Inhibition of S1P synthesis perturbs muscle regeneration. TA muscles were induced to regenerate by injection of cardiotoxin together with India ink to mark the injection site. At the same time, the right TA muscle was also injected with DMS to inhibit sphingosine kinase activity, thus preventing S1P synthesis. The left TA muscle served as a control, and only carrier DMSO was injected. 7 d later, both muscles were removed, cryosectioned, and analyzed. Hematoxylin and eosin staining showed that control left TA muscles had regenerated successfully (a), with many large new myofibers identified by the central location of their myonuclei, in the vicinity of the injection site, as shown by the presence of the black India ink (a, top right).
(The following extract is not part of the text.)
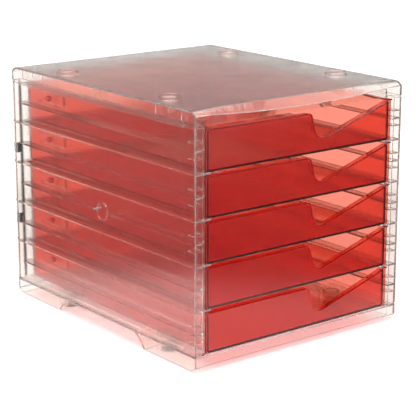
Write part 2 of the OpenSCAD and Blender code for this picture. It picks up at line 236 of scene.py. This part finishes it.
@dataclass(frozen=True)
class Plastic:
    """A see-through plastic, polished on some faces and satin on the others.

    One material covers both, because light keeps the depth of plastic that it
    crosses only where it enters and leaves through the same material. The mesh
    attribute SATIN is 1 on the satin faces.

    Attributes:
        name: Name of the material.
        faces: Colour that a wall's two faces let through, however thick it is.
        tint: Colour that the plastic between them lets through.
        density: How much of the rest it takes away, per metre.
        polished: Roughness of a polished face.
        satin: Roughness of a satin face.
        handled: How much rougher a handled spot is.
        spot: Width of the handled spots.
        grain: Width of the grain of a satin face.
        relief: Height of that grain.
        mottle: Share of the light that its deepest spots let through.
        blotches: The pattern's values between an untouched and a handled spot.
        specks: The grain's values between its high and its deepest spots.
        ior: Index of refraction.
    """

    name: str
    faces: tuple[float, float, float]
    tint: tuple[float, float, float]
    density: float
    polished: float
    satin: float
    handled: float = 0.05
    spot: float = 45 * MM
    grain: float = 0.9 * MM
    relief: float = 0.002 * MM
    mottle: float = 0.97
    blotches: tuple[float, float] = (0.35, 0.7)
    specks: tuple[float, float] = (0.3, 0.7)
    ior: float = 1.57

    def material(self) -> bpy.types.Material:
        """Draws the material.

        Returns:
            The material, with its patterns on Object coordinates.
        """
        sketch = Sketch(self.name)
        satin = sketch.node("ShaderNodeAttribute", attribute_name=SATIN).outputs["Fac"]
        finish = sketch.spread(satin, (0.0, 1.0), self.polished, self.satin)
        marks = sketch.spread(sketch.noise(self.spot, BLOTCHY), self.blotches, 0.0, self.handled)
        roughness = sketch.math("ADD", finish, marks)
        grain = sketch.math("MULTIPLY", sketch.noise(self.grain), satin)
        normal = sketch.bump(grain, self.relief)
        bright = sketch.spread(grain, self.specks, 1.0, self.mottle)
        shade = sketch.node("ShaderNodeVectorMath", {0: self.faces, 3: bright}, operation="SCALE")
        sketch.surface(
            sketch.node(
                "ShaderNodeBsdfPrincipled",
                {
                    "Base Color": shade.outputs[0],
                    "Transmission Weight": 1.0,
                    "IOR": self.ior,
                    "Roughness": roughness,
                    "Normal": normal,
                },
            )
        )
        sketch.volume(
            sketch.node(
                "ShaderNodeVolumeAbsorption", {"Color": (*self.tint, 1.0), "Density": self.density}
            )
        )
        return sketch.material


@dataclass(frozen=True)
class Rubber:
    """A soft, slightly milky rubber.

    Attributes:
        name: Name of the material.
        colour: Its colour.
        worn: Its colour where dust clings to it.
        speck: Width of the dusty spots.
        dusty: The pattern's values between a clean and a dusty spot.
        clean_finish: Roughness where it is clean.
        dusty_finish: Roughness where it is dusty.
        milk: How milky it is.
        depth: How far light spreads in it.
        grain: Width of its grain.
        relief: Height of its grain.
    """

    name: str
    colour: tuple[float, float, float]
    worn: tuple[float, float, float]
    speck: float = 4 * MM
    dusty: tuple[float, float] = (0.45, 0.75)
    clean_finish: float = 0.42
    dusty_finish: float = 0.6
    milk: float = 0.25
    depth: float = 2 * MM
    grain: float = 0.5 * MM
    relief: float = 0.01 * MM

    def material(self) -> bpy.types.Material:
        """Draws the material.

        Returns:
            The material, with its patterns on Object coordinates.
        """
        sketch = Sketch(self.name)
        dust = sketch.spread(sketch.noise(self.speck, BLOTCHY), self.dusty, 0.0, 1.0)
        colours = {6: (*self.colour, 1.0), 7: (*self.worn, 1.0)}
        colour = sketch.node("ShaderNodeMix", {0: dust, **colours}, data_type="RGBA")
        finish = sketch.spread(dust, (0.0, 1.0), self.clean_finish, self.dusty_finish)
        sketch.surface(
            sketch.node(
                "ShaderNodeBsdfPrincipled",
                {
                    "Base Color": colour.outputs[2],
                    "Roughness": finish,
                    "Subsurface Weight": self.milk,
                    "Subsurface Scale": self.depth,
                    "Normal": sketch.bump(sketch.noise(self.grain), self.relief),
                },
            )
        )
        return sketch.material


# Faces, tint and density of the two plastics.
HOUSING = ((0.985, 0.945, 0.905), (0.992, 0.986, 0.988), 40)
TRAY = ((0.96, 0.96, 0.96), (0.988, 0.28, 0.11), 650)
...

In contrast, even 7 d after injection, right TA muscles in which DMS had been administered exhibited severely retarded regeneration (b). To quantify regenerated muscle, sections were immunostained for eMyHC to identify new myofibers (c and d) in the vicinity of the injection site (c′ and d′ bright field image included to show location of India ink). The area occupied by regenerating myofibers was determined from several such experiments, and data were pooled and expressed as a percentage ± SEM of the total area assayed (e). This showed that administration of DMS resulted in significantly less regenerating myofibers. Asterisks indicate that data are statistically significant using a t test (P < 0.05).